For Pete’s sake.
I’ve got nothing against the idea of the big league farewell tour. If the Padres care enough to put Chipper Jones on a brand new surfboard, and the Mets want to go all out to give Bobby Cox a bottle of wine, good for them. I have no doubt that the Rays will do Mariano Rivera right this year, especially if Joe Maddon is involved in the plans.
But if Peter Gammons really is done writing – several of you pointed out that his MLB.com page, which hasn’t had any new content since December, now says the “three-time National Sportswriter of the Year was a columnist for MLB.com from 2009-12 after almost 22 years with ESPN” – it’s time for our national media to honor the man the way it should be done. Count me among those who’d prefer to see the great ones paid tribute to while they’re still around than to have them eulogized later on.

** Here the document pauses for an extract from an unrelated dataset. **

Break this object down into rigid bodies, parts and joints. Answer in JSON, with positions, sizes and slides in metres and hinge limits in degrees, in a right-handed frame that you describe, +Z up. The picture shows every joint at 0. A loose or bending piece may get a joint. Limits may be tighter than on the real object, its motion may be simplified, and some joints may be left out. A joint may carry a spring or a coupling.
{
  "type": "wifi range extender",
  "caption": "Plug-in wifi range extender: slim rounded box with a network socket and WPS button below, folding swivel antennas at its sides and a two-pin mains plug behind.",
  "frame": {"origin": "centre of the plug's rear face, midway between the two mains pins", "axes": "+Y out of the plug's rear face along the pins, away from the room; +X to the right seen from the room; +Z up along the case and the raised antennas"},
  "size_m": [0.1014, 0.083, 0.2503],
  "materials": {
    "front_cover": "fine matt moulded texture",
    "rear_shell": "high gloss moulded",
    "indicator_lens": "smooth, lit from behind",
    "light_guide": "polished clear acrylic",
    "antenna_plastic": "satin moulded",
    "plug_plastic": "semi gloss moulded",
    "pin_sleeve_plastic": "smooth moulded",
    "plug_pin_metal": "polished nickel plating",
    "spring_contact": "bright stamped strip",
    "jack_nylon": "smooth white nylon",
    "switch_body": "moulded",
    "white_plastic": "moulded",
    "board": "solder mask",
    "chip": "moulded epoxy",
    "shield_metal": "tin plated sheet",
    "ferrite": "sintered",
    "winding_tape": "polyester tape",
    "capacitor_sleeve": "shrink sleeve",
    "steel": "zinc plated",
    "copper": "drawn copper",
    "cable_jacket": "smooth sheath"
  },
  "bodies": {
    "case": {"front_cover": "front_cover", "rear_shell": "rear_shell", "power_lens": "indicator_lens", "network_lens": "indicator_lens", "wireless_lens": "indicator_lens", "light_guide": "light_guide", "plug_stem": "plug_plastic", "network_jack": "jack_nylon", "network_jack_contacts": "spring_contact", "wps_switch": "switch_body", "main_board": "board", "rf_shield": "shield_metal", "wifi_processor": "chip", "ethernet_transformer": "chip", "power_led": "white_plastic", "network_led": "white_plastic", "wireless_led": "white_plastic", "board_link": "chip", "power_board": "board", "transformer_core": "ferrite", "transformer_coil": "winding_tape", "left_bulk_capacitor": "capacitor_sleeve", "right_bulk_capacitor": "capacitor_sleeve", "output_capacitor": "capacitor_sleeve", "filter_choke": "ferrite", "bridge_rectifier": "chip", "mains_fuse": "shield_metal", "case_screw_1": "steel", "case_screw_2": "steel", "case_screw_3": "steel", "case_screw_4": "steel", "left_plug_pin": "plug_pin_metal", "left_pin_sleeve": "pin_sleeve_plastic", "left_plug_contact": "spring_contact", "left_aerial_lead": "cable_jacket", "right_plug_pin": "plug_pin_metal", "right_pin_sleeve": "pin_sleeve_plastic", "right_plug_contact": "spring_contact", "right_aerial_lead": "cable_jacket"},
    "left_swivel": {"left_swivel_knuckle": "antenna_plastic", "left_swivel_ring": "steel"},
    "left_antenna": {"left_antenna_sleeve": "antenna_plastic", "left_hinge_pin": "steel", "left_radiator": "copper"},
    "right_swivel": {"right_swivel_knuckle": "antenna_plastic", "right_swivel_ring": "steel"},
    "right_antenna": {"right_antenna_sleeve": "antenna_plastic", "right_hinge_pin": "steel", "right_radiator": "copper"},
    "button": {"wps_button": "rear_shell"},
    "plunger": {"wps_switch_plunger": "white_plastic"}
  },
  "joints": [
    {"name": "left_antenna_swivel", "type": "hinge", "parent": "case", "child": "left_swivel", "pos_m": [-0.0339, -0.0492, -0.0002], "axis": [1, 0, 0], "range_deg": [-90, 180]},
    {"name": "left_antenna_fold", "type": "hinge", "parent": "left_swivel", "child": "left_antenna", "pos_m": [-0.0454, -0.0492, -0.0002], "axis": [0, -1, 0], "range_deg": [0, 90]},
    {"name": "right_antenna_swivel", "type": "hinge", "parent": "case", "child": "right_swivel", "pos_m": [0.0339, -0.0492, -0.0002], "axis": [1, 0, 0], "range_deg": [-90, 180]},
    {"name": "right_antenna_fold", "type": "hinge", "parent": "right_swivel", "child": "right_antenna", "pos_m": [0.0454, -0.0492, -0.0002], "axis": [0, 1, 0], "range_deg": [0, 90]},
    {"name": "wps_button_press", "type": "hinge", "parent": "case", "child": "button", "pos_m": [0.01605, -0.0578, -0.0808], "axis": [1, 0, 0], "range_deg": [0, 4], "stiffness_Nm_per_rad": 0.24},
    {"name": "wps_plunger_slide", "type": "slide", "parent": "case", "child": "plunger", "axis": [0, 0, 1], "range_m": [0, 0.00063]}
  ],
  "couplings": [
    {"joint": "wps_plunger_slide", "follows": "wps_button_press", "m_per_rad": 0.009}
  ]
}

I don’t know if Gammons, who had a health scare six or seven years ago, isn’t well enough to work right now, or if he’s simply tired of the grind, or if it’s just time to play guitar and tweet, but every national columnist who occupied space with his own spin on Nolan Ryan’s silence ought to be working up an homage piece on what Peter Gammons has meant to baseball.
We know he’s still out there thinking about the game. Setting aside the occasional butt-dial tweet, Gammons’s Twitter OBP is strong. You may not agree with what he said about the Astros on Tuesday, but like he’s always done with his column, the man makes you think in the space of 140 (or 420) characters, and we’re better baseball fans for it.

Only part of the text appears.